Ask a Manager* September 21, 2009 at 5:31 pm Anonymous, it's true that they selected her based on a certain set of assumptions about her schedule. But it's reasonable to at least ask — it could be that they don't care at all. She just needs to be okay with being told no.
Anonymous* September 22, 2009 at 3:26 am Is it naive to think that the only issue the OP's employer should have is that she is leaving work early? As far as I'm concerned, when she is off the clock her time is her own to spend as she chooses. She should certainly be honest and explain why, to be open and transparent. But I don't see any issue with it other than that she needs to leave early. I liken it to having any kind of second job, especially if the first one doesn't pay that well. Or really just having any other commitments (family, class, travel, etc.) that occasionally necessitate one's needing to leave early – as long as the time is made up in an arrangement the employer is okay with.
Ask a Manager* September 22, 2009 at 3:31 am I agree. I think it's purely about her schedule and leaving early.

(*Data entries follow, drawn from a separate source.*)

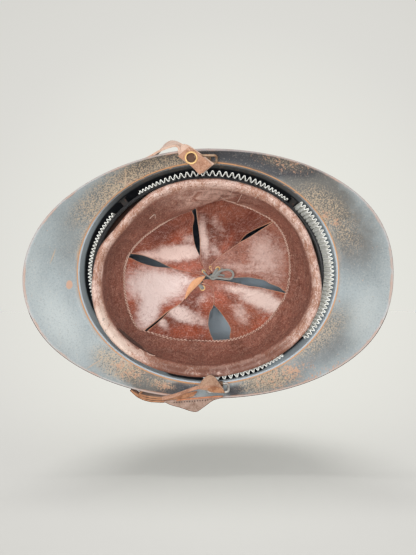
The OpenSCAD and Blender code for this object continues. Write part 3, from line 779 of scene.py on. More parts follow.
def strand(name, points, width, thick, around=10, along=60):
    """A flat or round band swept along points, closed at both ends."""
    line = evenly([Vector(p) for p in points], along)
    rounded_share = 0.02

    def place(u, v):
        x = v * along
        i = min(along - 1, int(x))
        p = line[i].lerp(line[i + 1], x - i)
        way = (line[min(along, i + 2)] - line[max(0, i - 1)]).normalized()
        side = way.cross(PLUMB).normalized()
        up = side.cross(way)
        full = min(ease(0, rounded_share, v), ease(0, rounded_share, 1 - v)) ** 0.5
        c, s = power(cos_d(360 * u), 0.6), power(sin_d(360 * u), 0.6)
        return p + (side * width / 2 * c + up * thick / 2 * s) * full
    band = shaped_grid(name, around, along, place, closed_across=True)
    smooth(band, 50)
    return band


def ball(name, size):
    """A small rounded lump to copy from."""
    deselect()
    bpy.ops.mesh.primitive_uv_sphere_add(segments=8, ring_count=6, radius=0.5 * MM)
    lump = bpy.context.object
    lump.name = lump.data.name = name
    edit(lump, lambda: bpy.ops.transform.resize(value=size))
    smooth(lump, 60)
    return lump


def copies(name, model, frames):
    """The model copied to each frame (a place in millimetres, a direction along and one up)."""
    made = []
    for place, along, up in frames:
        along = along.normalized()
        across = up.cross(along).normalized()
        up = along.cross(across)
        copy = model.copy()
        copy.data = model.data.copy()
        bpy.context.collection.objects.link(copy)
        copy.data.transform(Matrix.Translation(place * MM)
                            @ Matrix((along, across, up)).transposed().to_4x4())
        made.append(copy)
    bpy.data.objects.remove(model, do_unlink=True)
    return joined(name, *made)


def band_face(a, v):
    """A place on the sweatband's inner face and the direction off it, for stitches."""
    p, face = band_section(a, v)
    inner = -face if face.x * p.x + face.y * p.y > 0 else face
    return p + inner * LEATHER_T * 0.45, inner


def make_seam_stitches():
    """Two rows of stitches round the seam, a few missing where the thread has gone."""
    frames = []
    count = 150
    for v, shift in ((0.996, 0.0), (0.958, 0.4)):
        for i in range(count):
            a = 360 * (i + shift) / count
            if ripple(a, v * 400, 1.0, 6) > 0.62:
                continue
            p, up = band_face(a, v)
            along = (band_face(a + 0.5, v)[0] - p).normalized()
            frames.append((p + up * 0.2, along + up.cross(along) * 0.3, up))
    return copies("seam_stitches", ball("stitch", (2.5, 0.95, 0.8)), frames)


def make_back_seam():
    """The stitches of the band's seam at the back of the head, and a short row beside them."""
    frames = []
    for i in range(12):
        v = 0.944 - 0.03043 * i
        p, up = band_face(13, v)
        frames.append((p + up * 0.15, band_face(13, v - 0.01)[0] - p, up))
    for i in range(8):
        v = 0.944 - 0.016 * i
        p, up = band_face(29, v)
        frames.append((p + up * 0.1, band_face(29, v - 0.008)[0] - p, up))
    return copies("back_stitches", ball("stitch", (1.9, 0.6, 0.5)), frames)


def on_band(px, py):
    """The place on the sweatband that the camera sees at a pixel of the picture."""
    heading = math.degrees(math.atan2(278 - py, px - 208))
    found, least = None, 1e9
    for a in (heading - 4, heading - 2, heading, heading + 2, heading + 4):
        for k in range(36):
            p, inner = band_face(a, 0.38 + 0.017 * k)
            off = (seen(px, py, p.z) - p).length
            if off < least:
                found, least = p + inner * 0.7 - PLUMB * 0.5, off
    return found


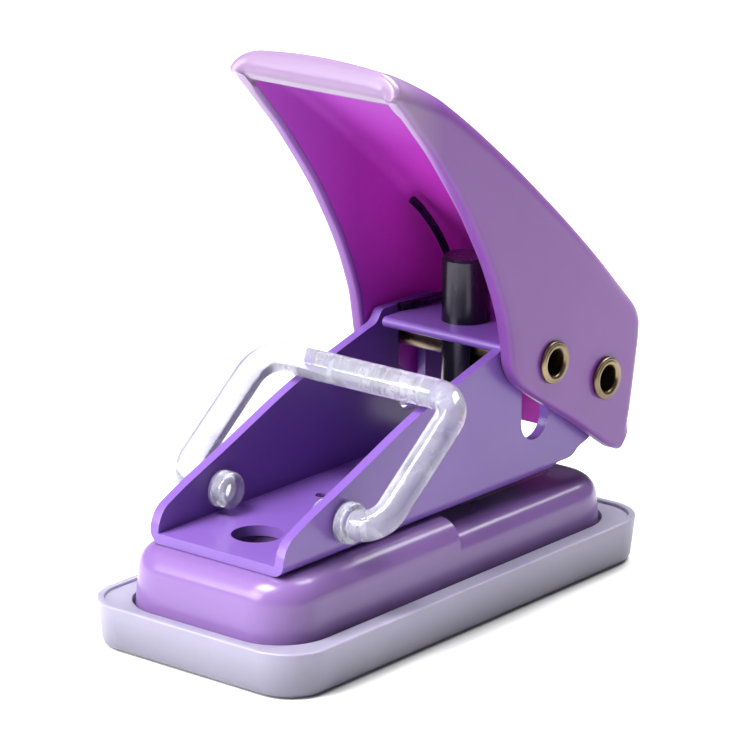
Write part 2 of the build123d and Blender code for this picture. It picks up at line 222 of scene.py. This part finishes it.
mat_lever = plastic("mat_lever_plastic", srgb(116, 66, 142), srgb(112, 62, 138), rough=(0.28, 0.36), coat=0.12,
                    sss=0.2, sss_scale=0.001, lip=srgb(132, 106, 146), lip_y=(-11.5, -3.5))
# painted light: paler, greyer lip plastic, where no light shines through the thick lip
mat_lip = plastic("mat_lever_lip", srgb(128, 106, 138), srgb(124, 102, 134), rough=(0.26, 0.34), coat=0.15,
                  sss=0.2, sss_scale=0.001)
# painted glow: saturated magenta for light shining through the thin roof and skirts, graded front to rear
mat_lever_in_glow = plastic("mat_lever_inside_painted_glow", srgb(150, 50, 160), srgb(150, 50, 160), rough=(0.34, 0.42), coat=0.1,
                       grade=[(0.0, srgb(168, 84, 180)), (0.25, srgb(160, 70, 174)), (0.55, srgb(168, 54, 172)), (1.0, srgb(224, 66, 214))])
mat_base = plastic("mat_base_plastic", srgb(120, 90, 148), srgb(116, 86, 144), rough=(0.26, 0.34), coat=0.2,
                   sss=0.15, sss_scale=0.001)


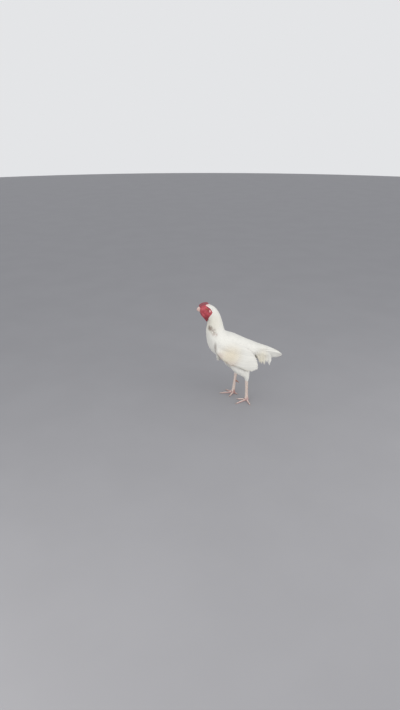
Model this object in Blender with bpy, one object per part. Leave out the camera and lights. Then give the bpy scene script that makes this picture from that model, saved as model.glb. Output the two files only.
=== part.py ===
"""A white Asil game rooster at life size, standing with its neck up and its tail carried low.

Metres, +Z up. The bird faces +X and its left side is +Y. Its soles are flats on z = 0, under the middle
of its box. Body, wings and tail are solid out to the tips of the feathers, and the pieces keep GAP
between them.
"""

import math

import bmesh
import bpy
import numpy as np
from mathutils import Matrix, Vector
from mathutils.bvhtree import BVHTree

GAP = 0.0003
CUT = 0.0004  # how far a cutter stands outside the piece that it copies

# The body from the bill to the tip of the tail, as flat rings across the bird's middle plane:
# top x, top z, under x, under z, half width, and how far its widest place lies to the top (-1 to 1).
BODY = {
    "bill_root": (0.2515, 0.5858, 0.2490, 0.5520, 0.0098, 0.05),
    "brow": (0.2260, 0.5938, 0.2310, 0.5410, 0.0188, 0.12),
    "cheek": (0.2045, 0.5950, 0.2120, 0.5250, 0.0222, 0.04),
    "throat": (0.1835, 0.5860, 0.2010, 0.5030, 0.0262, 0.00),
    "nape": (0.1590, 0.5660, 0.2020, 0.4820, 0.0318, 0.00),
    "hackle": (0.1375, 0.5300, 0.2070, 0.4620, 0.0370, 0.00),
    "neck_root": (0.1235, 0.4860, 0.2110, 0.4420, 0.0430, 0.00),
    "cape": (0.1110, 0.4430, 0.2095, 0.4150, 0.0530, 0.00),
    "shoulder": (0.0960, 0.4260, 0.2045, 0.3780, 0.0630, 0.02),
    "breast": (0.0740, 0.4160, 0.1940, 0.3400, 0.0700, 0.06),
    "keel": (0.0440, 0.4040, 0.1660, 0.3030, 0.0720, 0.10),
    "back": (0.0080, 0.3840, 0.1180, 0.2690, 0.0710, 0.12),
    "loin": (-0.0320, 0.3620, 0.0590, 0.2400, 0.0670, 0.14),
    "saddle": (-0.0690, 0.3440, -0.0030, 0.2380, 0.0590, 0.16),
    "cushion": (-0.1000, 0.3280, -0.0560, 0.2540, 0.0450, 0.18),
    "tail_root": (-0.1250, 0.3165, -0.0980, 0.2640, 0.0350, 0.20),
    "tail_coverts": (-0.1500, 0.3065, -0.1360, 0.2490, 0.0290, 0.24),
    "tail_fan": (-0.1920, 0.2850, -0.1820, 0.2340, 0.0210, 0.30),
    "tail_blades": (-0.2290, 0.2620, -0.2210, 0.2260, 0.0130, 0.30),
    "tail_tip": (-0.2520, 0.2440, -0.2490, 0.2310, 0.0055, 0.00),
}
BODY_PARTS = {  # node: first section, last section, material
    "head": ("bill_root", "throat", "face"),
    "neck_upper": ("throat", "neck_root", "hackle"),
    "neck_lower": ("neck_root", "shoulder", "hackle"),
    "breast": ("shoulder", "keel", "plumage"),
    "trunk": ("keel", "saddle", "plumage"),
    "rump": ("saddle", "tail_root", "saddle"),
    "tail": ("tail_root", "tail_tip", "saddle"),
}
BODY_SIDES = 24
BODY_STEPS = 2  # rings from one section to the next
BODY_FULLNESS = 0.92  # under 1 squares the rings a little

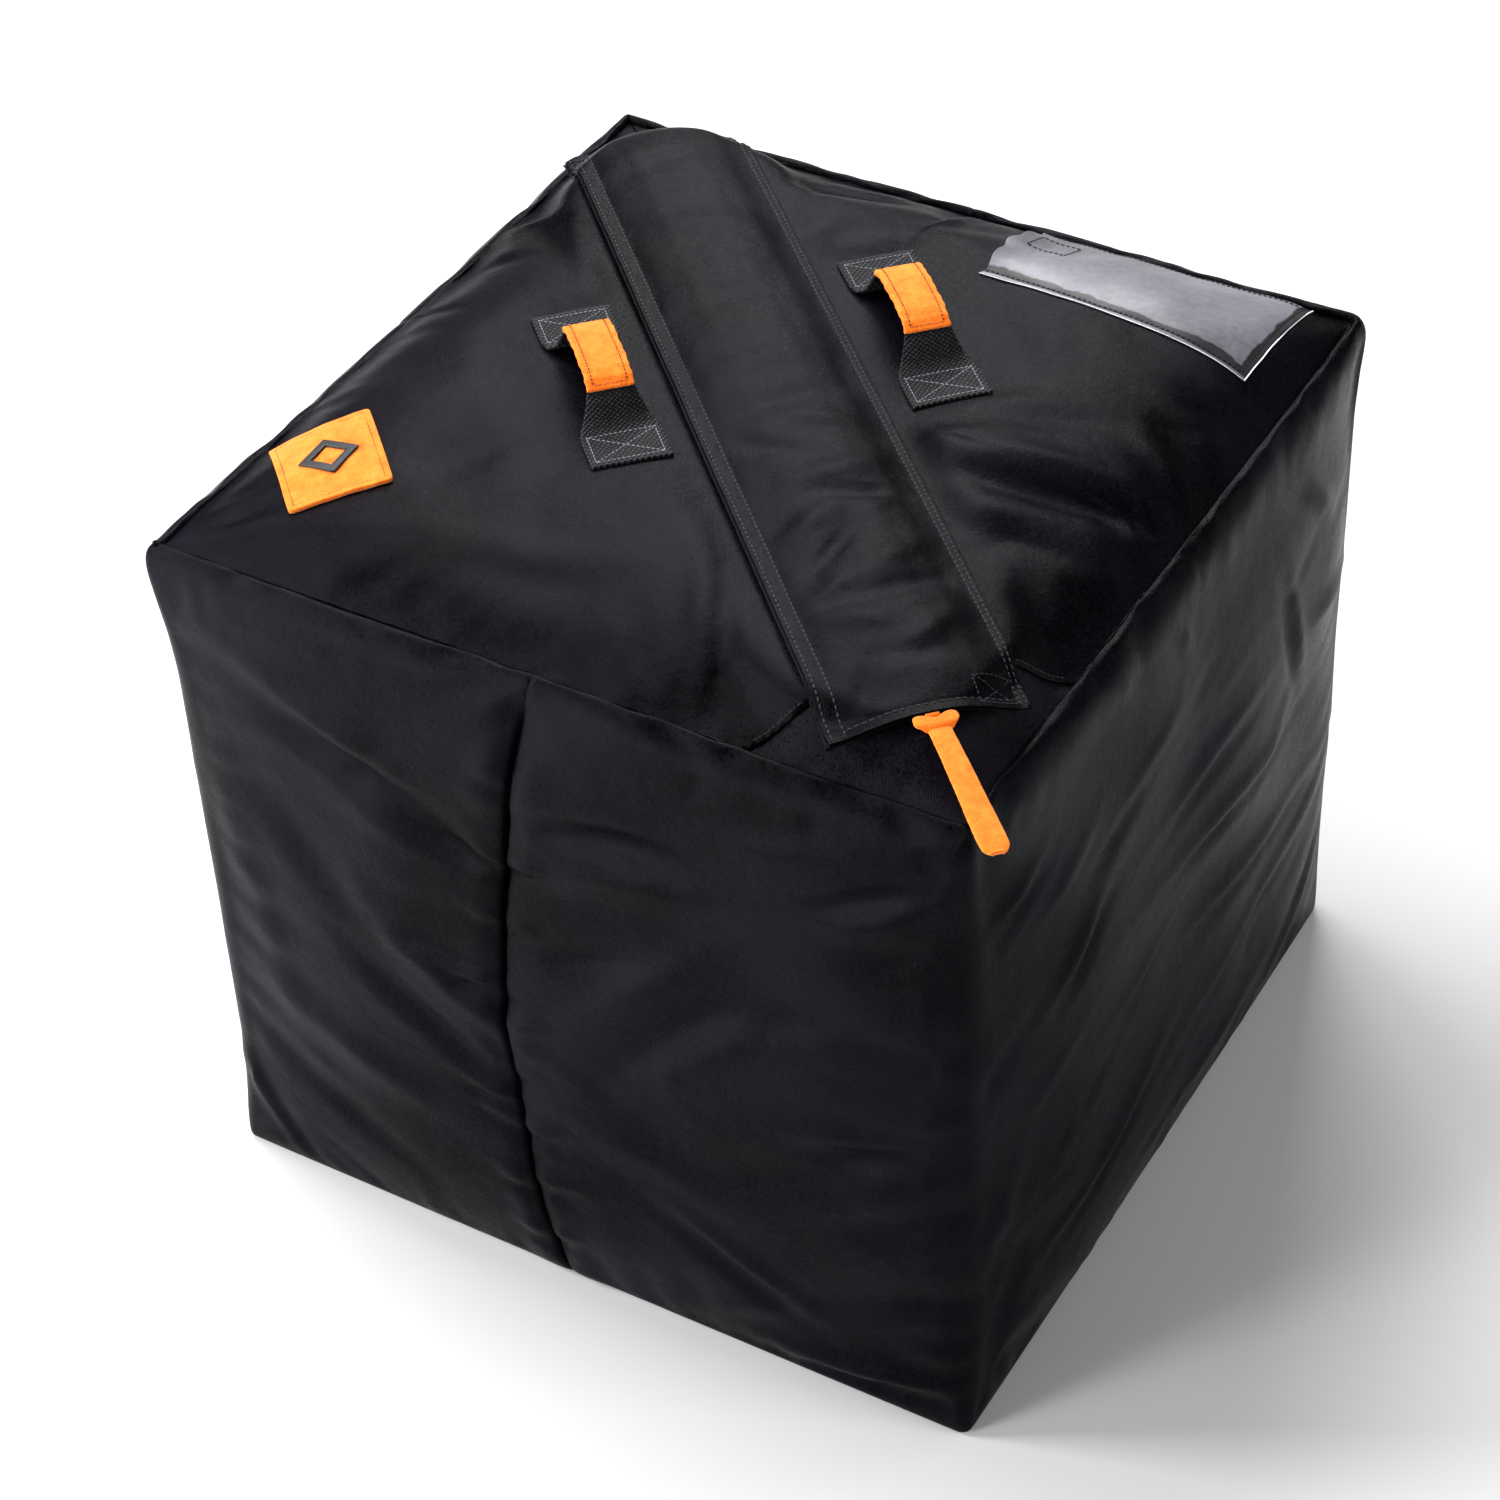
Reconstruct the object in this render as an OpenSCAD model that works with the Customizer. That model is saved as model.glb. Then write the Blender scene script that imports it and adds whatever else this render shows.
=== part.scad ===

jmkenrick* September 23, 2009 at 1:44 am Hi – the questioner here. Thanks so much AAM for your quick response, and thanks everyone else for your feedback. I'm not very good at being sneaky, so I was disconcerted when friends were suggesting 'white lies.' I subsequently worried myself into a frenzy about whether my employers would disapprove of me pursuing interests outside of work, which, in retrospect, seems ridiculous. I'll have a talk with my employer. In response to third Anon: I think I see your point, but I wasn't misleading during the interview as I didn't plan on getting the internship offer while I interviewed. (In fact, I didn't even apply for the internship while I was working- they called me up because they still had my info on file from a prior application.) If I had hidden things during the interview process, that may well be unfair, but you can hardly expect employees to not change their circumstances at all after they're hired. For example – what if I had become pregnant? It would be my choice, and I don't know that I would deem that unfair to the employer. Thanks again everyone for the smart comments.